**Problem to solve**
Look through the records below and give the number of lines holding the string "follow", nothing more.

**Records for this exercise**
◇ ◇ ◇

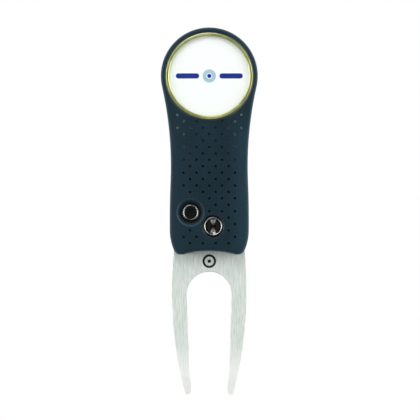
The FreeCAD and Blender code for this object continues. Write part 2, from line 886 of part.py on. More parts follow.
add_outline(
    slot,
    [
        ("0 - 0.5*driver_slot", "0 - pivot_head_radius"),
        ("0.5*driver_slot", "0 - pivot_head_radius"),
        ("0.5*driver_slot", "pivot_head_radius"),
        ("0 - 0.5*driver_slot", "pivot_head_radius"),
    ],
)
pocket(pivot_screw, slot, "driver_cut", "driver_depth", forward=True)

for side, near, far in (
    ("front", "fork_level + run_gap", "slot_level - run_gap"),
    ("rear", "0 - fork_level - run_gap", "0 - slot_level + run_gap"),
):
    turned(
        side + "_washer", *PIVOT,
        [
            ("pivot_radius + run_gap", near),
            ("washer_radius", near),
            ("washer_radius", far),
            ("pivot_radius + run_gap", far),
        ],
    )

stop_pin = turned(
    "stop_pin", "pivot_x", "pivot_z - stop_radius",
    [
        ("0", "0 - fork_level + run_gap"),
        ("stop_pin_radius", "0 - fork_level + run_gap"),
        ("stop_pin_radius", "stop_pin_level - edge_break"),
        ("stop_pin_radius - edge_break", "stop_pin_level"),
        ("0", "stop_pin_level"),
    ],
)


# ---------------------------------------------------------------- springs

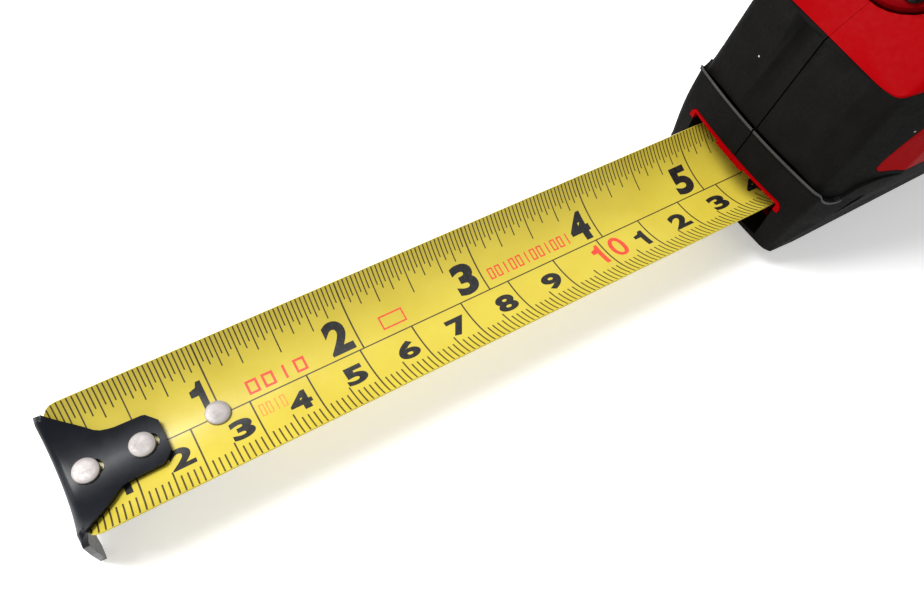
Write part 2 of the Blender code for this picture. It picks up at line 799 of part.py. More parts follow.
def build():
    clear_scene()
    make_shells()
    make_skins()
    make_blade()
    make_backing()
    make_hook()
    for name, x in RIVETS.items():
        make_rivet(name, x)
    make_coil()
    make_drum()
    make_cap()
    make_power_spring()
    make_arbor()
    make_lock()
    make_grip()
    make_brake_pad()
    make_detent_spring()
    make_clip()
    for name, (x, z, _) in SCREWS.items():
        make_side_screw(name, x, z, SCREW_HEAD_Y, -9.0)
    make_side_screw("arbor_screw", REEL_X, REEL_Z, 19.0, 8.5, 2.8)
    make_side_screw("clip_screw", CLIP_X, CLIP_SCREW_Z, 22.4, 17.6, 3.0)


build()
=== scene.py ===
import math

import bmesh
import bpy
from mathutils import Matrix, Vector


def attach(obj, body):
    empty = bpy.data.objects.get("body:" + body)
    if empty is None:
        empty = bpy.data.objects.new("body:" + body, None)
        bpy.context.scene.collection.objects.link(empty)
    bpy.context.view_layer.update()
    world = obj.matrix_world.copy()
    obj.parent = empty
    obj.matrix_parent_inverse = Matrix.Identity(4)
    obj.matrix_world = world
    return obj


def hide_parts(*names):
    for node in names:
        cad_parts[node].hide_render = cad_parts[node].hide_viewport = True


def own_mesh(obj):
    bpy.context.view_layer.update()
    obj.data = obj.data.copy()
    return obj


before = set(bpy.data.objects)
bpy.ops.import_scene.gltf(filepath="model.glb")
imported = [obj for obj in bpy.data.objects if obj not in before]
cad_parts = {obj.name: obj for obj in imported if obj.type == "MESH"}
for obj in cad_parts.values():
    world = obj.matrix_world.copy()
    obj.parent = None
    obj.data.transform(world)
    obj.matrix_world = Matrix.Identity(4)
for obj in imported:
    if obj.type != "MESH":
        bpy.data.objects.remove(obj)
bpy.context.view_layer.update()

MM = 0.001                   # all shapes below are given in millimetres
FAR = 200.0

# Sizes of the CAD frame; the raised line and the rim are a little finer here
CASE_CORNERS = [
    (-27.0, 0.0, 3.0), (39.1, 0.0, 9.0), (39.1, 71.0, 21.0), (-2.4, 71.0, 18.0),
    (-30.2, 48.1, 3.0), (-33.3, 45.1, 1.2), (-39.0, 17.0, 1.5), (-39.1, 5.6, 2.0),
]
CASE_HALF = 21.5
FLAT_HALF = 16.7
CHAMFER = 4.5
BASE_HALF = 15.4
LEAN = math.radians(12.7)
KNEE_Z = 17.0
FRONT_X = -38.75
FRONT_RAKE = 0.2028
FRONT_HALF = 16.2
CROWN = 1.2
SPREAD = math.radians(22)
UPPER_BACK = 0.45
COLLAR_WIDTHS = [(-5.0, 15.0), (5.0, 15.8), (12.0, 16.5), (17.0, 16.82), (26.0, 17.4),
                 (40.0, 17.4)]
COLLAR_SPREAD = math.radians(17)
COLLAR_TOP = [
    (-60.0, 24.6), (-37.4, 24.6), (-36.4, 23.3), (-35.2, 22.3), (-34.0, 21.9),
    (-32.8, 22.0), (-31.6, 22.8), (-30.4, 24.7), (-28.7, 26.1), (-26.2, 27.2),
    (-23.0, 27.8), (-17.0, 28.0),
]
BEAD = 0.8
BEAD_OUT = 0.28
SKIN = 1.5
GAP = 0.3
SEAM_Y = -0.5
SPINE_HALF = 18.5
SPINE_EDGE = [(-60.0, 45.1), (-33.0, 45.1), (-31.2, 46.4), (-28.4, 47.6),
              (-20.0, 53.6), (-8.0, 61.0)]
SPINE_BACK_X = 24.0
MOUTH_HALF = 12.4
MOUTH_Z = (6.9, 16.9)
RIM = 1.1
RIM_Z = (15.4, 17.45)
RIM_OUT = 0.2
LIP = (-3.5, 4.3, 16.3)
THROAT = 0.9
THROAT_X = -34.0
BLADE_Z = 8.5
BLADE_HALF = 12.5
BLADE_CORNER = 2.4           # radius of the blade's end corners
BLADE_THICK = 0.2
BEND = 15.85                 # radius of the curve across the blade
PRINT_HALF = 12.38           # printed lines stop just short of the edge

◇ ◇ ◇

**Problem solution**
2